Yea I think you meant to ask the OP, which is a good question I was wondering.




So i think SW and hktrdr here are kinda talking across each other and not actually on the same points, in terms of kinds of jobs, where you are at in them timewise, the way you each personally emote to your jobs, etc, this is a multifaceted argument.

For me, for example, the most pressing issue with this guy is age. My motivation to work 15 or 20 years ago was much different than it is now. Even though I have been in the same field, only in the last 2 or 3 years have I really come into my own, and its a whole new ballgame. Not to mention its one of the best choices aside from being pro or spoiled if you just wanna ride a shitload. (I'm speaking of the restaurant industry, I cook, make sushi, am the boss of my kitchen so I work whenever I'm not riding and hiking).

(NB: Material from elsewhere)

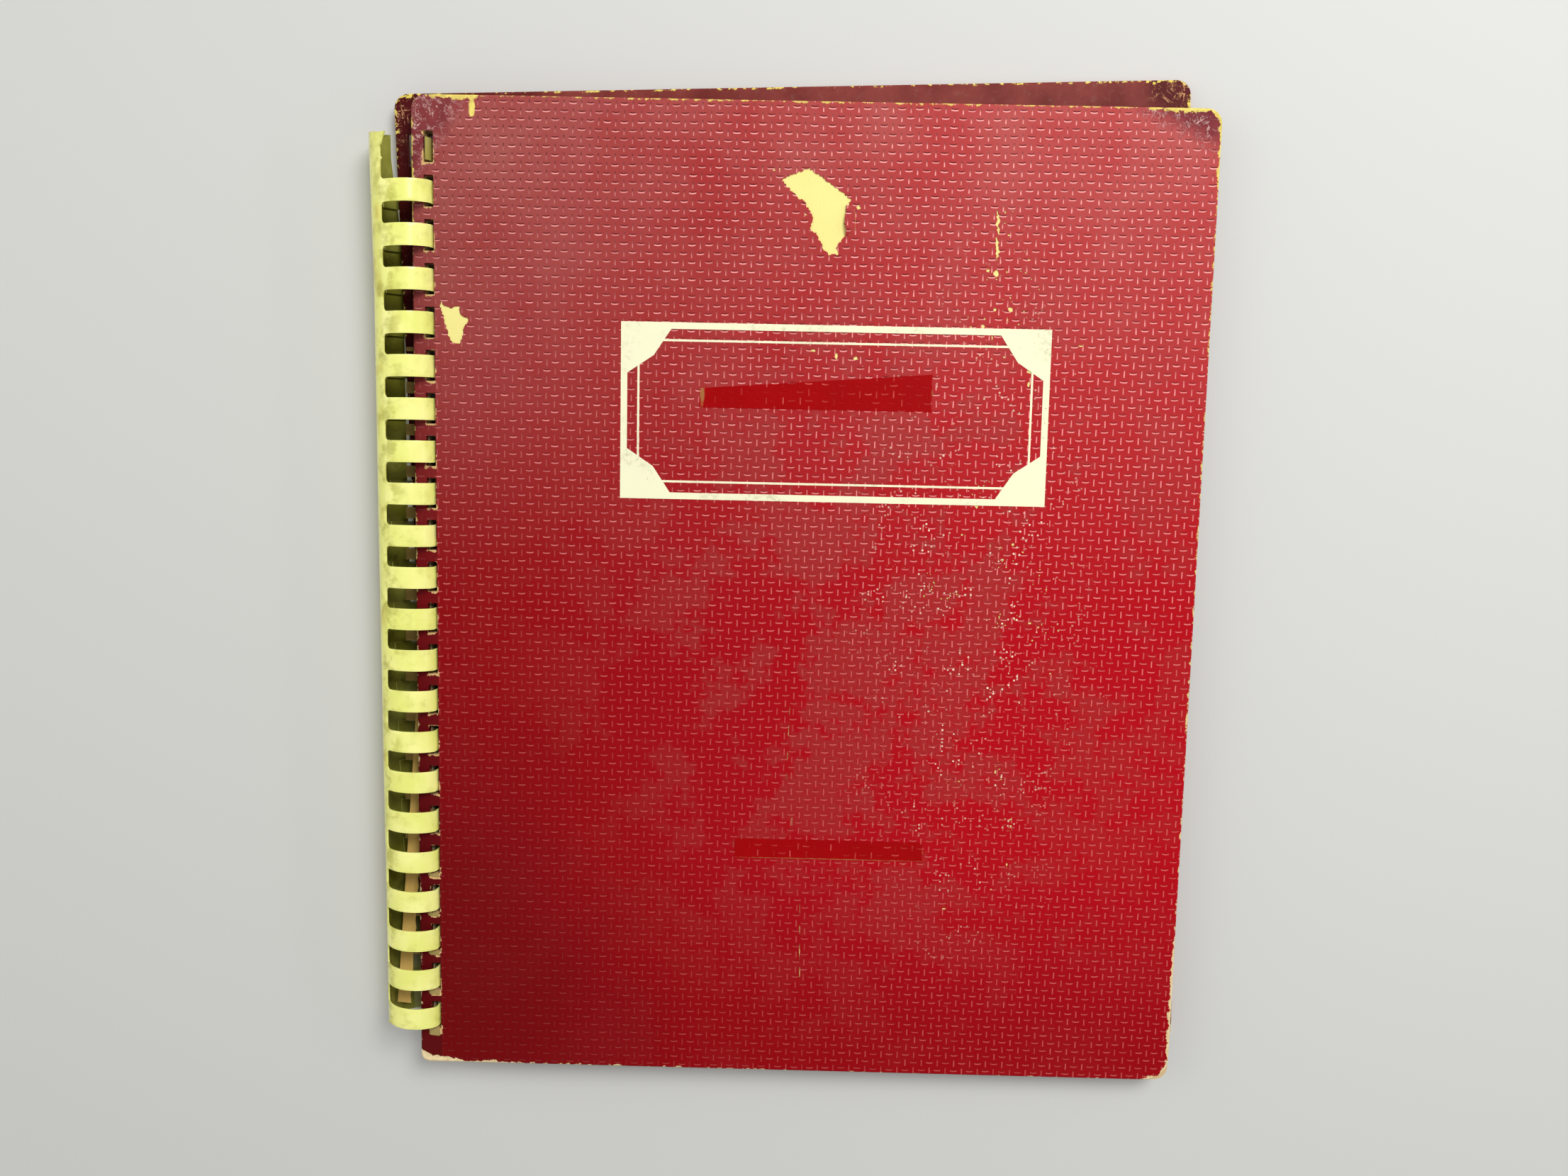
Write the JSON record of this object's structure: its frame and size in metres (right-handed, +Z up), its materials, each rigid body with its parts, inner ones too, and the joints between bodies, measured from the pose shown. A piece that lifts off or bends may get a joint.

The answers here are just so many choices. How is the OP's work ethic? Is it inborn? Learned? The carreer choice for people who were in college with me 20 years ago taking pre-med, who went straight to med school, then became DR.s is going to be such a different point of view than that of a truck driver, hammer swinger or fish cutter (I drove a 24 foot box truck during summers in college and also roofed from like '97-'03 hehe). For some people its about money. Others its about kids. Others snowboarding.
I am 16 years old. My work ethic is well.. I'm ranked third in my class. I started college already and plan on finishing at least a year by the time I graduate high school. I'm quite radical when it comes to opinions on society, politics, lifestyle, etc. For one, I don't believe in the education, political, or economic system the world has right now. But I'm just rambling on now.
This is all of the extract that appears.